┌──

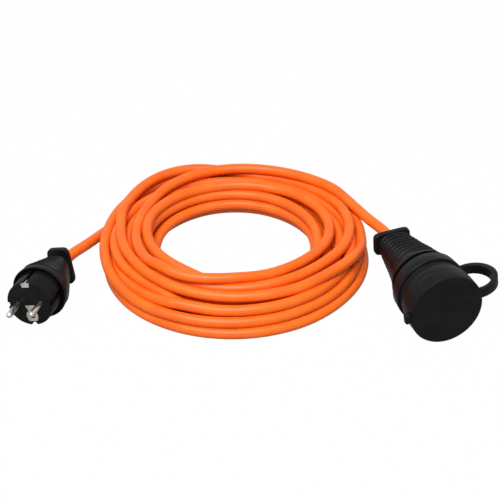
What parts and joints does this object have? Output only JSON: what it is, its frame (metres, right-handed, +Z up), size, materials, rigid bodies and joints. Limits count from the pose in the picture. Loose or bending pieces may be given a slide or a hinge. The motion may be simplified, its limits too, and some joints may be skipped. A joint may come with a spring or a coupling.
{
  "type": "extension cord",
  "caption": "Coiled rubber extension cord with an earthed two-pin plug at one end and an in-line coupler under a hinged sealing cap on a strap at the other.",
  "frame": {"origin": "floor level, under the middle of the box round the plug and the coupler", "axes": "+X from the plug's side to the coupler's side, -Y the way both mating faces look, +Z up"},
  "size_m": [0.3808, 0.2318, 0.0596],
  "materials": {
    "rubber_black": "satin moulded rubber",
    "plastic_black": "satin moulding",
    "nickel": "nickel plate",
    "brass": "bare",
    "copper": "bare strands",
    "core_brown": "satin",
    "core_blue": "satin",
    "core_green": "satin",
    "jacket_orange": "satin extruded jacket"
  },
  "bodies": {
    "cord_set": {"plug_body": "rubber_black", "plug_collar": "rubber_black", "plug_insert": "plastic_black", "plug_pin_left": "nickel", "plug_pin_right": "nickel", "plug_earth_strip": "nickel", "plug_earth_sleeve": "nickel", "plug_core_brown": "core_brown", "plug_core_blue": "core_blue", "plug_core_green": "core_green", "plug_strands": "copper", "plug_jacket_end": "jacket_orange", "coupler_body": "rubber_black", "coupler_grip": "rubber_black", "coupler_well": "plastic_black", "coupler_carrier_left": "plastic_black", "coupler_carrier_right": "plastic_black", "coupler_contact_left": "brass", "coupler_contact_right": "brass", "coupler_earth_clip": "nickel", "coupler_core_brown": "core_brown", "coupler_core_blue": "core_blue", "coupler_core_green": "core_green", "coupler_strands": "copper", "coupler_jacket_end": "jacket_orange", "cap_ring": "rubber_black", "cap_strap": "rubber_black", "cord_plug_lead": "jacket_orange", "cord_coil": "jacket_orange", "cord_coupler_lead": "jacket_orange"},
    "cap": {"cap": "rubber_black"}
  },
  "joints": [
    {"name": "cap_hinge", "type": "hinge", "parent": "cord_set", "child": "cap", "pos_m": [0.18818, -0.02084, 0.03638], "axis": [-0.1539, -0.0046, 0.9881], "range_deg": [0, 150], "deforming": ["cap_strap"]}
  ]
}
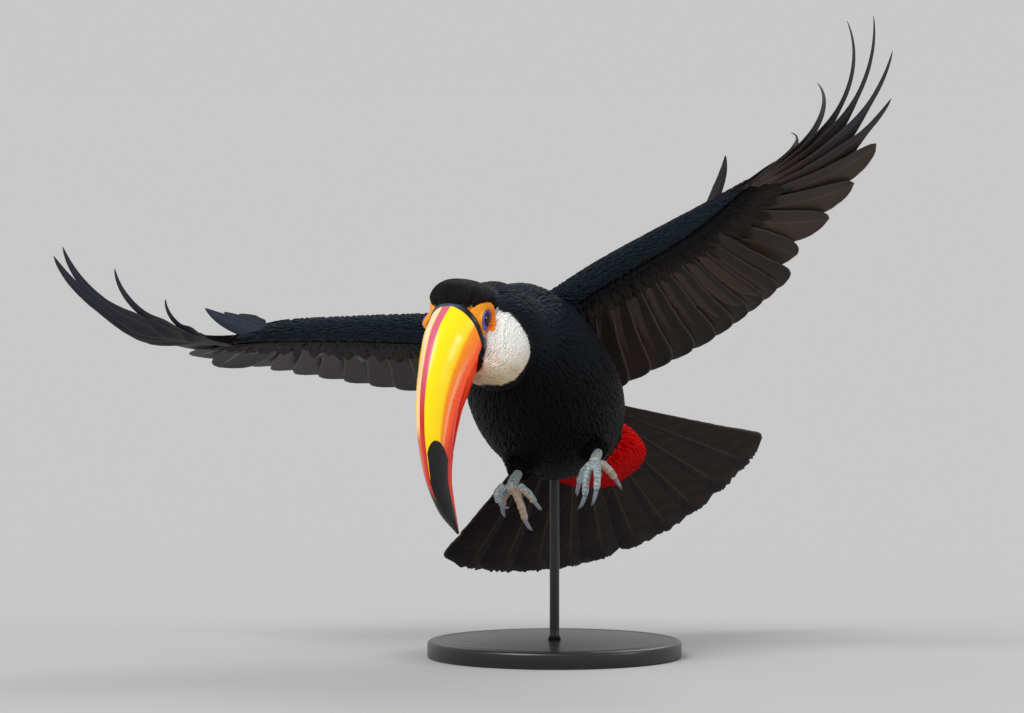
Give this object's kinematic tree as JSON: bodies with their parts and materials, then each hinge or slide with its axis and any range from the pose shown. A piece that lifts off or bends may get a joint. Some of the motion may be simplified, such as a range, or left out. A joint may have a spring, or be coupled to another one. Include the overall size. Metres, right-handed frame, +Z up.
{
  "type": "toco toucan in flight, still life-size model on a stand",
  "caption": "Life-size toco toucan braking in flight: large orange bill, white throat, raised wings, fanned tail, on a round display stand.",
  "frame": {"origin": "centre of the underside of the stand's base", "axes": "+Z up, +X towards the tip of the bird's left wing, the breast faces -Y"},
  "size_m": [0.6846, 0.3524, 0.5278],
  "materials": {
    "coat_black": "soft black contour feathers",
    "coat_bluish": "black wing coverts with a blue sheen",
    "coat_white": "soft white feathers of throat and rump",
    "coat_red": "soft red undertail coverts",
    "flight_feather": "stiff brown-black vanes with a low sheen",
    "horn_orange": "glossy yellow to orange horn with a black tip",
    "horn_red": "glossy orange-red horn",
    "eye": "wet dark eye in a ring of blue skin",
    "leg_skin": "blue-grey scaled skin",
    "claw": "smooth grey horn",
    "stand_wood": "black satin lacquer",
    "stand_metal": "black satin paint"
  },
  "bodies": {
    "root": {"bill_upper": "horn_orange", "bill_lower": "horn_red", "eye_left": "eye", "eye_right": "eye", "head": "coat_black", "throat": "coat_white", "neck": "coat_black", "trunk": "coat_black", "rump": "coat_white", "undertail": "coat_red", "tail": "flight_feather", "wing_left_upper_arm": "coat_bluish", "wing_left_forearm": "coat_bluish", "wing_left_hand": "coat_bluish", "wing_left_alula": "flight_feather", "wing_left_secondaries": "flight_feather", "wing_left_primaries": "flight_feather", "wing_right_upper_arm": "coat_bluish", "wing_right_forearm": "coat_bluish", "wing_right_hand": "coat_bluish", "wing_right_alula": "flight_feather", "wing_right_secondaries": "flight_feather", "wing_right_primaries": "flight_feather", "leg_left_tarsus": "leg_skin", "leg_left_thigh": "coat_black", "leg_left_toe_inner_front": "leg_skin", "leg_left_claw_inner_front": "claw", "leg_left_toe_outer_front": "leg_skin", "leg_left_claw_outer_front": "claw", "leg_left_toe_inner_back": "leg_skin", "leg_left_claw_inner_back": "claw", "leg_left_toe_outer_back": "leg_skin", "leg_left_claw_outer_back": "claw", "leg_right_tarsus": "leg_skin", "leg_right_thigh": "coat_black", "leg_right_toe_inner_front": "leg_skin", "leg_right_claw_inner_front": "claw", "leg_right_toe_outer_front": "leg_skin", "leg_right_claw_outer_front": "claw", "leg_right_toe_inner_back": "leg_skin", "leg_right_claw_inner_back": "claw", "leg_right_toe_outer_back": "leg_skin", "leg_right_claw_outer_back": "claw", "stand_base": "stand_wood", "stand_rod": "stand_metal"}
  },
  "joints": []
}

└──

*Exercise prompt:*
Extract every record and return it verbatim.

*Reply to the exercise:*
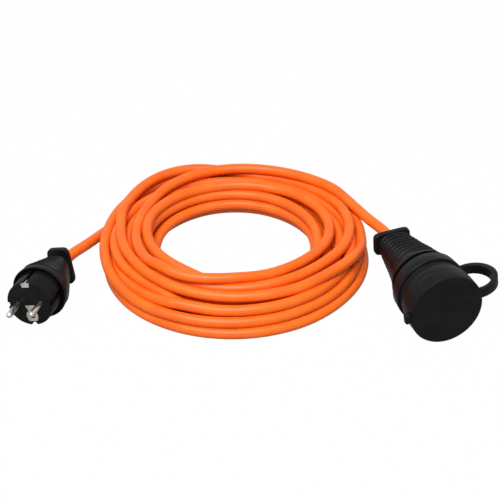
What parts and joints does this object have? Output only JSON: what it is, its frame (metres, right-handed, +Z up), size, materials, rigid bodies and joints. Limits count from the pose in the picture. Loose or bending pieces may be given a slide or a hinge. The motion may be simplified, its limits too, and some joints may be skipped. A joint may come with a spring or a coupling.
{
  "type": "extension cord",
  "caption": "Coiled rubber extension cord with an earthed two-pin plug at one end and an in-line coupler under a hinged sealing cap on a strap at the other.",
  "frame": {"origin": "floor level, under the middle of the box round the plug and the coupler", "axes": "+X from the plug's side to the coupler's side, -Y the way both mating faces look, +Z up"},
  "size_m": [0.3808, 0.2318, 0.0596],
  "materials": {
    "rubber_black": "satin moulded rubber",
    "plastic_black": "satin moulding",
    "nickel": "nickel plate",
    "brass": "bare",
    "copper": "bare strands",
    "core_brown": "satin",
    "core_blue": "satin",
    "core_green": "satin",
    "jacket_orange": "satin extruded jacket"
  },
  "bodies": {
    "cord_set": {"plug_body": "rubber_black", "plug_collar": "rubber_black", "plug_insert": "plastic_black", "plug_pin_left": "nickel", "plug_pin_right": "nickel", "plug_earth_strip": "nickel", "plug_earth_sleeve": "nickel", "plug_core_brown": "core_brown", "plug_core_blue": "core_blue", "plug_core_green": "core_green", "plug_strands": "copper", "plug_jacket_end": "jacket_orange", "coupler_body": "rubber_black", "coupler_grip": "rubber_black", "coupler_well": "plastic_black", "coupler_carrier_left": "plastic_black", "coupler_carrier_right": "plastic_black", "coupler_contact_left": "brass", "coupler_contact_right": "brass", "coupler_earth_clip": "nickel", "coupler_core_brown": "core_brown", "coupler_core_blue": "core_blue", "coupler_core_green": "core_green", "coupler_strands": "copper", "coupler_jacket_end": "jacket_orange", "cap_ring": "rubber_black", "cap_strap": "rubber_black", "cord_plug_lead": "jacket_orange", "cord_coil": "jacket_orange", "cord_coupler_lead": "jacket_orange"},
    "cap": {"cap": "rubber_black"}
  },
  "joints": [
    {"name": "cap_hinge", "type": "hinge", "parent": "cord_set", "child": "cap", "pos_m": [0.18818, -0.02084, 0.03638], "axis": [-0.1539, -0.0046, 0.9881], "range_deg": [0, 150], "deforming": ["cap_strap"]}
  ]
}
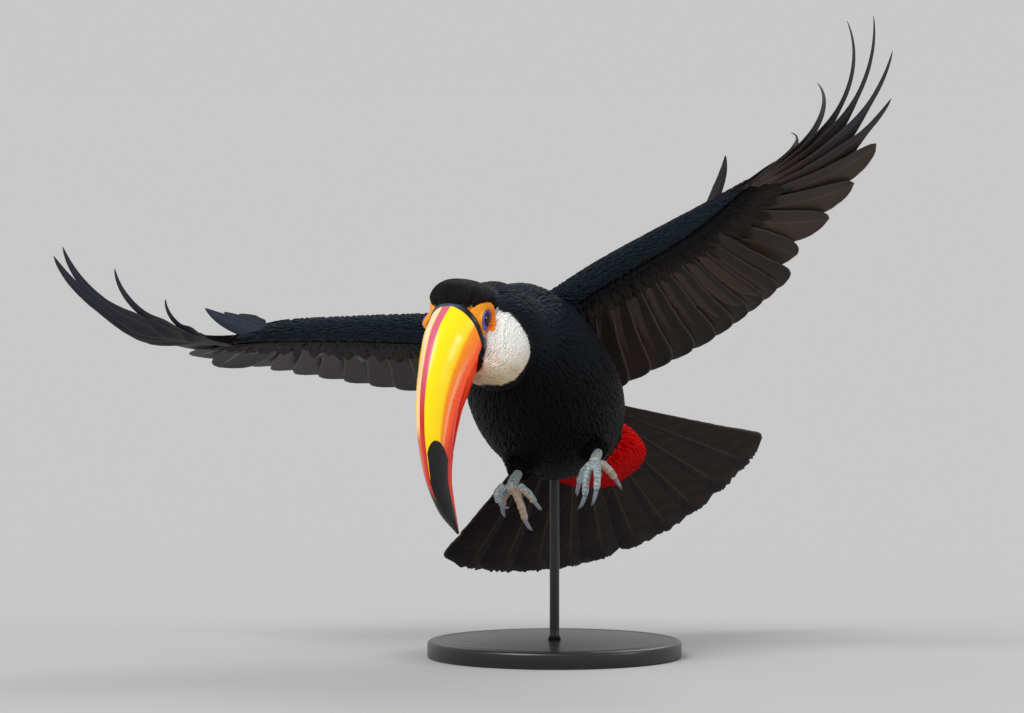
Give this object's kinematic tree as JSON: bodies with their parts and materials, then each hinge or slide with its axis and any range from the pose shown. A piece that lifts off or bends may get a joint. Some of the motion may be simplified, such as a range, or left out. A joint may have a spring, or be coupled to another one. Include the overall size. Metres, right-handed frame, +Z up.
{
  "type": "toco toucan in flight, still life-size model on a stand",
  "caption": "Life-size toco toucan braking in flight: large orange bill, white throat, raised wings, fanned tail, on a round display stand.",
  "frame": {"origin": "centre of the underside of the stand's base", "axes": "+Z up, +X towards the tip of the bird's left wing, the breast faces -Y"},
  "size_m": [0.6846, 0.3524, 0.5278],
  "materials": {
    "coat_black": "soft black contour feathers",
    "coat_bluish": "black wing coverts with a blue sheen",
    "coat_white": "soft white feathers of throat and rump",
    "coat_red": "soft red undertail coverts",
    "flight_feather": "stiff brown-black vanes with a low sheen",
    "horn_orange": "glossy yellow to orange horn with a black tip",
    "horn_red": "glossy orange-red horn",
    "eye": "wet dark eye in a ring of blue skin",
    "leg_skin": "blue-grey scaled skin",
    "claw": "smooth grey horn",
    "stand_wood": "black satin lacquer",
    "stand_metal": "black satin paint"
  },
  "bodies": {
    "root": {"bill_upper": "horn_orange", "bill_lower": "horn_red", "eye_left": "eye", "eye_right": "eye", "head": "coat_black", "throat": "coat_white", "neck": "coat_black", "trunk": "coat_black", "rump": "coat_white", "undertail": "coat_red", "tail": "flight_feather", "wing_left_upper_arm": "coat_bluish", "wing_left_forearm": "coat_bluish", "wing_left_hand": "coat_bluish", "wing_left_alula": "flight_feather", "wing_left_secondaries": "flight_feather", "wing_left_primaries": "flight_feather", "wing_right_upper_arm": "coat_bluish", "wing_right_forearm": "coat_bluish", "wing_right_hand": "coat_bluish", "wing_right_alula": "flight_feather", "wing_right_secondaries": "flight_feather", "wing_right_primaries": "flight_feather", "leg_left_tarsus": "leg_skin", "leg_left_thigh": "coat_black", "leg_left_toe_inner_front": "leg_skin", "leg_left_claw_inner_front": "claw", "leg_left_toe_outer_front": "leg_skin", "leg_left_claw_outer_front": "claw", "leg_left_toe_inner_back": "leg_skin", "leg_left_claw_inner_back": "claw", "leg_left_toe_outer_back": "leg_skin", "leg_left_claw_outer_back": "claw", "leg_right_tarsus": "leg_skin", "leg_right_thigh": "coat_black", "leg_right_toe_inner_front": "leg_skin", "leg_right_claw_inner_front": "claw", "leg_right_toe_outer_front": "leg_skin", "leg_right_claw_outer_front": "claw", "leg_right_toe_inner_back": "leg_skin", "leg_right_claw_inner_back": "claw", "leg_right_toe_outer_back": "leg_skin", "leg_right_claw_outer_back": "claw", "stand_base": "stand_wood", "stand_rod": "stand_metal"}
  },
  "joints": []
}